[Aim]:
Repeat each line exactly as it is written.

— START Material —

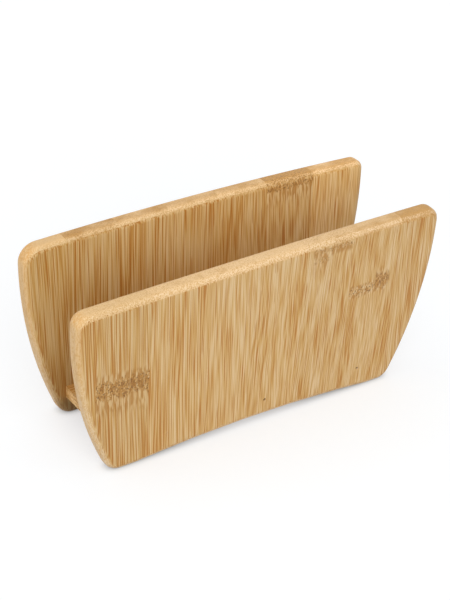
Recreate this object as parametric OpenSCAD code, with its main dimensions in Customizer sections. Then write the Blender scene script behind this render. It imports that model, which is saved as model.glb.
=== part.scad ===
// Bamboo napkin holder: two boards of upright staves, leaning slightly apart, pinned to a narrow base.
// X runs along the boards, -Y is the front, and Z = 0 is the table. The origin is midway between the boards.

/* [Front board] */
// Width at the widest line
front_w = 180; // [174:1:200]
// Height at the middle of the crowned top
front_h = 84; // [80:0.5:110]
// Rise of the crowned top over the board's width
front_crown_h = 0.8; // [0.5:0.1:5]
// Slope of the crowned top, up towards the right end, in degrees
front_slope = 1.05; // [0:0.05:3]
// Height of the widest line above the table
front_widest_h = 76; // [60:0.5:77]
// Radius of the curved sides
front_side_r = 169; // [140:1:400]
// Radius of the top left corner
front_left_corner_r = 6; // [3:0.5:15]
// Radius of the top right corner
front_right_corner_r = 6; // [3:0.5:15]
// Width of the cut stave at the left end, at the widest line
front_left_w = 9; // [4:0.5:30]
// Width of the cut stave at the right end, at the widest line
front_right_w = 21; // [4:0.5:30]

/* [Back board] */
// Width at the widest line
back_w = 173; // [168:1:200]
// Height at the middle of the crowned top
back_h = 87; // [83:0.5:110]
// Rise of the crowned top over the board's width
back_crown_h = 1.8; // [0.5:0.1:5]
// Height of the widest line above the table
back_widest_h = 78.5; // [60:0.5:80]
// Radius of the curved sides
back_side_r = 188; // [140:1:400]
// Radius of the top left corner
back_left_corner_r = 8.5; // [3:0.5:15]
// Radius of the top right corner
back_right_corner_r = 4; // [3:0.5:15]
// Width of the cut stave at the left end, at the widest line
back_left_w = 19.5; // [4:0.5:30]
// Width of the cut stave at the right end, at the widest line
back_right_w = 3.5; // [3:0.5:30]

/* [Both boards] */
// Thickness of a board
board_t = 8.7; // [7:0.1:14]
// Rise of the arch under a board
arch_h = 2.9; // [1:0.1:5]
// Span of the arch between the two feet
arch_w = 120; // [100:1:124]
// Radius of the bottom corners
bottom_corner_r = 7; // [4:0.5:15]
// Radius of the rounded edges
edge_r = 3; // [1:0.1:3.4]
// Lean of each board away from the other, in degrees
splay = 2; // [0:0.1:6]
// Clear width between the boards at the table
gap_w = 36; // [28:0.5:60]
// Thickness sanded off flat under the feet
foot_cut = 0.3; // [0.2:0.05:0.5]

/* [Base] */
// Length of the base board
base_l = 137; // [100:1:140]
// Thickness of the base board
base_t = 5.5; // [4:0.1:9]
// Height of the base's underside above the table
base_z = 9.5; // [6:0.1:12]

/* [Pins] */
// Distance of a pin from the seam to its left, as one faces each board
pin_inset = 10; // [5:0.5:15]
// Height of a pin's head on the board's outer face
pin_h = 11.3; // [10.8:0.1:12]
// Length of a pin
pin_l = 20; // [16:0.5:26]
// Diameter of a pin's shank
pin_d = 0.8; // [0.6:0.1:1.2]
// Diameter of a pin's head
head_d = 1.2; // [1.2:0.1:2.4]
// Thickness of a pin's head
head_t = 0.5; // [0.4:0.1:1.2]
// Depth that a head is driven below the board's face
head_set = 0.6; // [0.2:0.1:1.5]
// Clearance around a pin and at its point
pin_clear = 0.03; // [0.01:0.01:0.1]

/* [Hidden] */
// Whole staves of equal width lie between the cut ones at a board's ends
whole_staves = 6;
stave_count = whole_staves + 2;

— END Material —

[Answer to the task]:
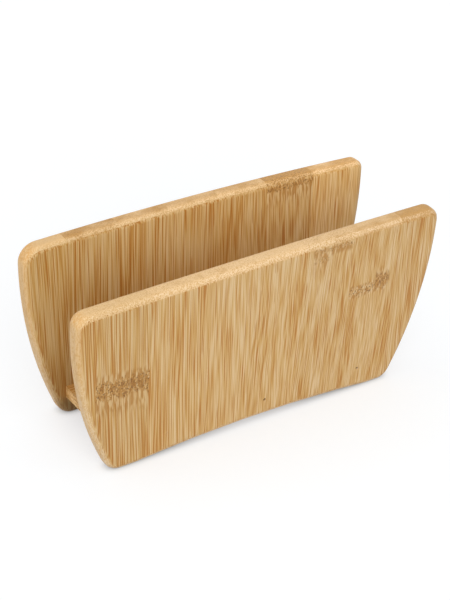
Recreate this object as parametric OpenSCAD code, with its main dimensions in Customizer sections. Then write the Blender scene script behind this render. It imports that model, which is saved as model.glb.
=== part.scad ===
// Bamboo napkin holder: two boards of upright staves, leaning slightly apart, pinned to a narrow base.
// X runs along the boards, -Y is the front, and Z = 0 is the table. The origin is midway between the boards.

/* [Front board] */
// Width at the widest line
front_w = 180; // [174:1:200]
// Height at the middle of the crowned top
front_h = 84; // [80:0.5:110]
// Rise of the crowned top over the board's width
front_crown_h = 0.8; // [0.5:0.1:5]
// Slope of the crowned top, up towards the right end, in degrees
front_slope = 1.05; // [0:0.05:3]
// Height of the widest line above the table
front_widest_h = 76; // [60:0.5:77]
// Radius of the curved sides
front_side_r = 169; // [140:1:400]
// Radius of the top left corner
front_left_corner_r = 6; // [3:0.5:15]
// Radius of the top right corner
front_right_corner_r = 6; // [3:0.5:15]
// Width of the cut stave at the left end, at the widest line
front_left_w = 9; // [4:0.5:30]
// Width of the cut stave at the right end, at the widest line
front_right_w = 21; // [4:0.5:30]

/* [Back board] */
// Width at the widest line
back_w = 173; // [168:1:200]
// Height at the middle of the crowned top
back_h = 87; // [83:0.5:110]
// Rise of the crowned top over the board's width
back_crown_h = 1.8; // [0.5:0.1:5]
// Height of the widest line above the table
back_widest_h = 78.5; // [60:0.5:80]
// Radius of the curved sides
back_side_r = 188; // [140:1:400]
// Radius of the top left corner
back_left_corner_r = 8.5; // [3:0.5:15]
// Radius of the top right corner
back_right_corner_r = 4; // [3:0.5:15]
// Width of the cut stave at the left end, at the widest line
back_left_w = 19.5; // [4:0.5:30]
// Width of the cut stave at the right end, at the widest line
back_right_w = 3.5; // [3:0.5:30]

/* [Both boards] */
// Thickness of a board
board_t = 8.7; // [7:0.1:14]
// Rise of the arch under a board
arch_h = 2.9; // [1:0.1:5]
// Span of the arch between the two feet
arch_w = 120; // [100:1:124]
// Radius of the bottom corners
bottom_corner_r = 7; // [4:0.5:15]
// Radius of the rounded edges
edge_r = 3; // [1:0.1:3.4]
// Lean of each board away from the other, in degrees
splay = 2; // [0:0.1:6]
// Clear width between the boards at the table
gap_w = 36; // [28:0.5:60]
// Thickness sanded off flat under the feet
foot_cut = 0.3; // [0.2:0.05:0.5]

/* [Base] */
// Length of the base board
base_l = 137; // [100:1:140]
// Thickness of the base board
base_t = 5.5; // [4:0.1:9]
// Height of the base's underside above the table
base_z = 9.5; // [6:0.1:12]

/* [Pins] */
// Distance of a pin from the seam to its left, as one faces each board
pin_inset = 10; // [5:0.5:15]
// Height of a pin's head on the board's outer face
pin_h = 11.3; // [10.8:0.1:12]
// Length of a pin
pin_l = 20; // [16:0.5:26]
// Diameter of a pin's shank
pin_d = 0.8; // [0.6:0.1:1.2]
// Diameter of a pin's head
head_d = 1.2; // [1.2:0.1:2.4]
// Thickness of a pin's head
head_t = 0.5; // [0.4:0.1:1.2]
// Depth that a head is driven below the board's face
head_set = 0.6; // [0.2:0.1:1.5]
// Clearance around a pin and at its point
pin_clear = 0.03; // [0.01:0.01:0.1]

/* [Hidden] */
// Whole staves of equal width lie between the cut ones at a board's ends
whole_staves = 6;
stave_count = whole_staves + 2;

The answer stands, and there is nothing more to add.